Thanks for the sweater Otto, and for so much more.

It is unlikely we will see another person in cycling with as big a vision as Otto Wenz any time soon. I am proud to have known him and proud that his Super Week legacy lives on in spirit with the Tour of America’s Dairyland. More than that though, we owe Otto a huge thank you for the health of the sport of cycling in Wisconsin and even the US.

I worked pretty long hours this week already, so I suggested to a coworker that Friday morning he and I take the time to bike from Milwaukee up to Saukeville for our meeting with Rebel Wipes. It looks to be a chilly ride, so in honor of Otto, I will wear the vintage wool warm-up sweater I got from his huge collection of cycling memorabilia a year or two ago. Thanks for the ride Otto, I owe you.

Funeral: Wednesday Feb 3rd, 4pm-7:30 at Krause Funeral Home, 12401 W National Ave, New Berlin

Burial: Thursday Feb 4th, 10:30am at Highland Park Cemetery,  14875 W. Greenfield Ave.




About Dave Schlabowske, Deputy Director

Dave was the first full-time staff member hired to open the Bike Fed's Milwaukee office 15 years ago. A former professional photographer and life-long Milwaukee resident, Dave likes wool, long rides, sour beer, and a good polar vortex once in a while.
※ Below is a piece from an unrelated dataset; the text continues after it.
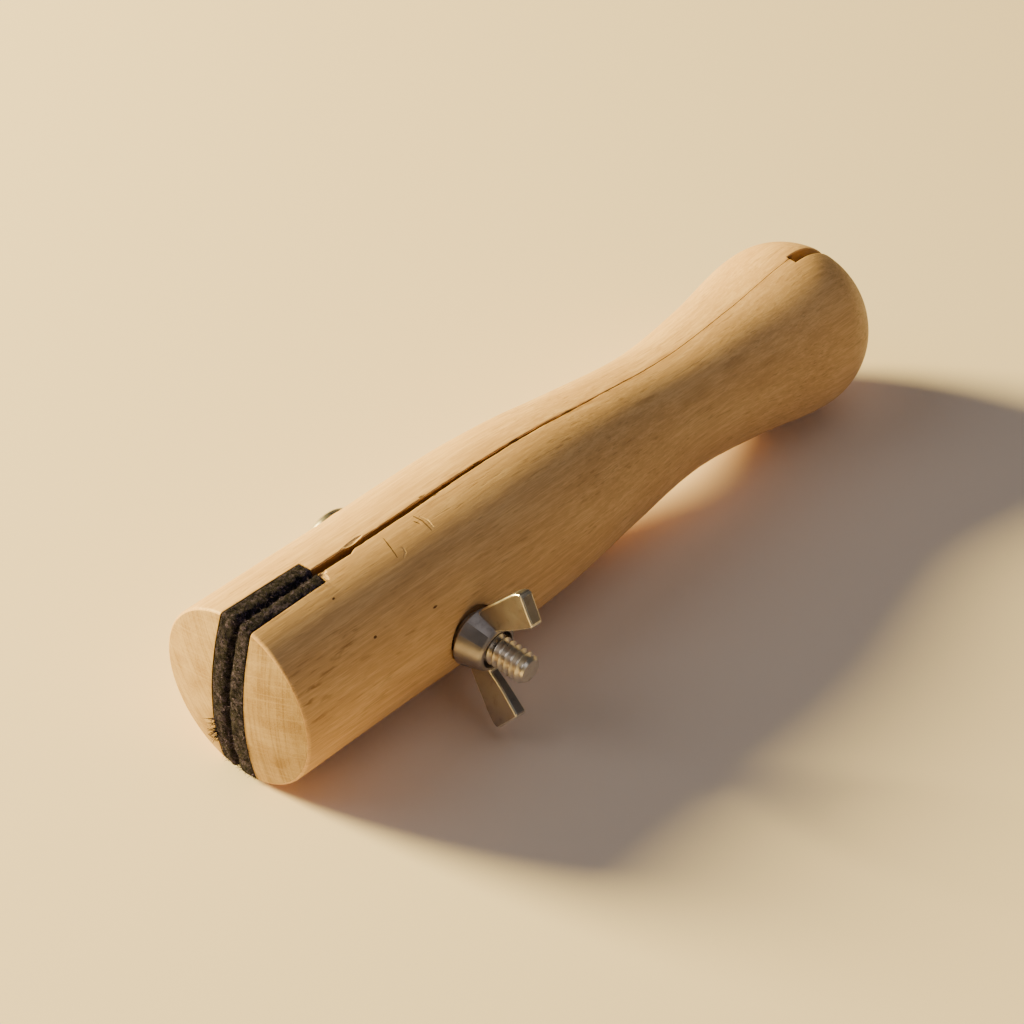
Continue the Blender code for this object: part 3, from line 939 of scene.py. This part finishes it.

5 thoughts on “Goodbye Otto Wenz, Jr., Wisconsin Cycling Superstar

  1. He was a huge and positive influence in my life and the lives of riders and racers in Milwaukee/Midwest. James raced the “Super Week” series in Milwaukee and parts of Illinois. Otto helped influence the final race on a busy, hip street where he owned a grocery store. I loved that evening Criterium on Downer Avenue where I watched Eric Heiden race. That is where I learned to love Lycra and sculpted, shaved bike legs. Otto lived near me and I shopped in his store, Sentry. I believe he even worked the register and bagged my groceries on occasion. I am profoundly sad. “Another rider disappears over the horizon.” Don’t rest, keep riding in peace.

  2. I am sad to hear of Otto’s passing and dismayed to have missed his funeral. In the early eighties, Otto asked me set up a few local bike tours, to draw attention to biking and Superweek specifically. During that time, he was approached by representatives of the MS Society, about starting a new bike tour. Out of that association, The Best Dam Bike Tour was established. Since then, about 27 million dollars has been raised, and 11 drugs to fight MS have been found. Most of the dollars raised, stay in Wisconsin because of the researchers at UW Madison. I am so blessed for having known Otto, and experienced his passion for all forms of cycling. We all miss you Dear Friend !

    • I didn’t know that Dennis, just one more example of how Otto touched so many lives in a positive way. Thanks for sharing this.

  3. Thanks to David Schlabowske for his great post in memory of a great friend and race director of the Super Week Bike Races in the midwest, Mr. Otto WIenz.

    I was fortunate to have attended numerous Super Week bike races in Wisconsin and Illinois organized by Otto in the past few decades. It was exciting to attend and talk with international cyclists after his races.

    Were it not for Otto, I never would have met Eric Heiden or Frankie Andreu. One of his early Super Week races was held in Lake Geneva, Wisconsin in the early 1980s right along the lake front.

    It was an honor to finally meet Otto and his wife in person in the spring of 2010 at the George Webb Restaurant in New Berlin. It was fun listening to Otto’s cycling stories about the Kenosha Velodrome where he raced in his youth. He promised me on that day to again organize his original Lake Geneva race that summer. AND HE PULLED IT OFF!

    I hope you find time to race on a velodrome on the other side, Otto!